Fear and loathing in Salem

"In its inception Christianity set before women a true possibility of complete transformation on equal terms alongside men. But at the same time, it very quickly accommodated itself into existing religious and cultural mores. And you could say that that tension has been played out since then."

Sarah Coakley, University of Cambridge

The Age of Empire

What happened when “Christian” Europe began to extend its influence globally, in the age of conquest, and colonialism? Do we see humble service … or naked power?

The colonial project

How missionaries changed the world

The stereotype of the colonial missionary is far from positive. But surprising links between Christian missions and the health of nations today are borne out both by research and by the lives of individuals like William Carey.

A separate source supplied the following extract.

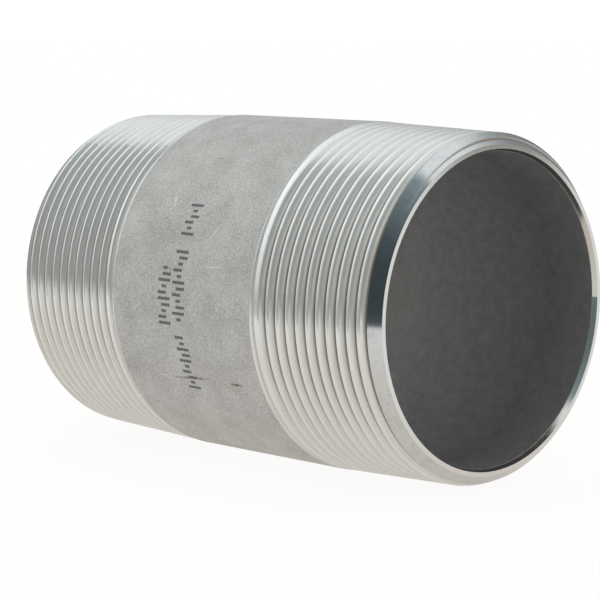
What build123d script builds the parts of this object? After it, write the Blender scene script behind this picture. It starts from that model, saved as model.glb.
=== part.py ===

"Christianity has been absolutely foundational … It hasn’t always been used on the side of the political or the cultural or the economic angels. But to think you can understand the present, let alone the past – to think you can understand our idea of right, democracy, human dignity, the scientific revolution, even the welfare state without understanding Christianity – you’re making a big mistake."

Nick Spencer, Theos Think Tank


Christianity’s place in our world is highly contested. For some, it represents an oppressive past – a nightmare we need to wake up from. For others, it’s just a phase of history, soon to be forgotten.

But many believe it’s the source of some of the things we love most in Western culture.

Whether we're talking about the human tendency to violence, the value of the individual, charity, or the uses of power, Jesus wrote a beautiful tune: “Do to others as you would have them do to you”, “Blessed are the peacemakers”, “Love your enemies” – a message he literally embodied in his own death.

When Christians have played out of tune, the results have been disastrous.

But when they’ve followed in Jesus’ footsteps – played the tune well – that’s shaped our world in ways we can all be glad of.

The more of that kind of Christianity, the better.